I went back to my old university when I was 45, and I looked at it, and I could feel my presence walking around the streets of that city, Cardiff, but I felt a great sadness because I also felt that as a young man I was lost at that time: following this, following that, not taking time to pause… so I can look back at points of my life, and I can say, I didn’t quite get it, I was quite lost! You said to me “How did you get to this point now” – this is a long way of saying, I got to this point now, but maybe, if I reach the age of 80 I´ll look back to myself now and Ill think “You know that Jonathan, he really didn´t know anything!” [laughs] but thats ok because today, at this point, in this second, I´ve been thinking about and just enjoying the unknowing.
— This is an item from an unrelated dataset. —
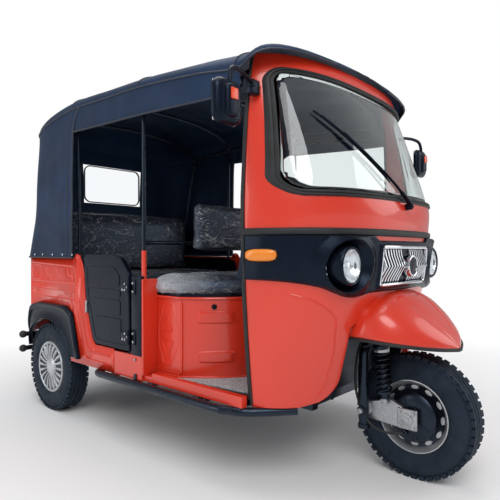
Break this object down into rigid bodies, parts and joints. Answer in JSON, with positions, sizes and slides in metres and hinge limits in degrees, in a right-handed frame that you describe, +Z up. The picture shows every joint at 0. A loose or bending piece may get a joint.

Maybe, that little value will still be with me when I´m 80. You see some people who reach a very great age in life and they’ve still got it, they’ve still got that sparkle, and then you see some older people who say “I know what I like: I like this food, I don´t like that food, I like this type of writing, and not that writing,” and so when I grow up I want to be that unsure person, still not knowing, still being tickled by the experience of discovering something new and still being open to the fact that I don´t know, there is still so much to learn, life is a miracle that you can learn second by second. If I keep that going, that will be good! This is sounding like its well away from the question about bees you asked, but when you start looking at the hive and experiencing the hive, it is about everything… I often think that if you had a hospice where people where dying you could introduce people to just sit by the hive and just look at theentrance of the hive, the life coming in, the life going, the purpose and industry of the bees.